|Encyclopaedia Britannica 11th Edition||Public Domain via Project Gutenberg|
(1680-1747), German poet, was born at Hamburg on the 22nd of September 1680. He studied jurisprudence at Halle, and after extensive travels in Italy, France and Holland, settled in his native town in 1704. In 1720 he was appointed a member of the Hamburg senate, and entrusted with several important offices. Six years (from 1735 to 1741) he spent as Amtmann (magistrate) at Ritzebtütel. He died in Hamburg on the 16th of January 1747. Brockes' poetic works were published in a series of nine volumes under the fantastic title Irdisches Vergnügen in Gott (1721-1748); he also translated Marini's La Strage degli innocenti (1715), Pope's Essay on Man (1740) and Thomson's Seasons (1745). His poetry has small intrinsic value, but it is symptomatic of the change which came over German literature at the beginning of the 18th century. He was one of the first German poets to substitute for the bombastic imitations of Marini, to which he himself had begun by contributing, a clear and simple diction. He was also a pioneer in directing the attention of his countrymen to the new poetry of nature which originated in England. His verses, artificial and crude as they often are, express a reverential attitude towards nature and a religious interpretation of natural phenomena which was new to German poetry and prepared the way for Klopstock.

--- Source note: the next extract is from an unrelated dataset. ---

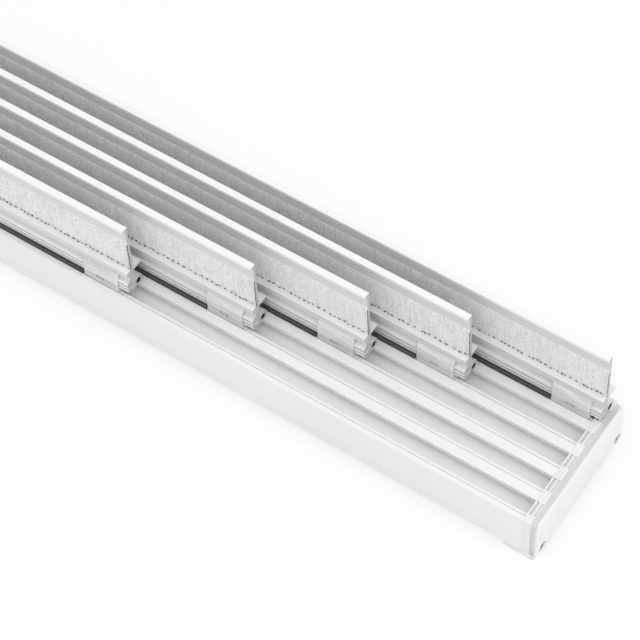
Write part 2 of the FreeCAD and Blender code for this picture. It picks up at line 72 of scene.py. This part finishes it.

Brockes' autobiography was published by J.M. Lappenberg in the Zeitschrift des Vereins für Hamburger Geschichte, ii. pp. 167 ff. (1847). See also A. Brandl, B. H. Brockes (1878), and D.F. Strauss, Brockes und H.S. Reimarus (Gesammelte Schriften, ii.). A short selection of his poetry will be found in vol. 39 (1883) of Kürschner's Deutsche Nationalliteratur.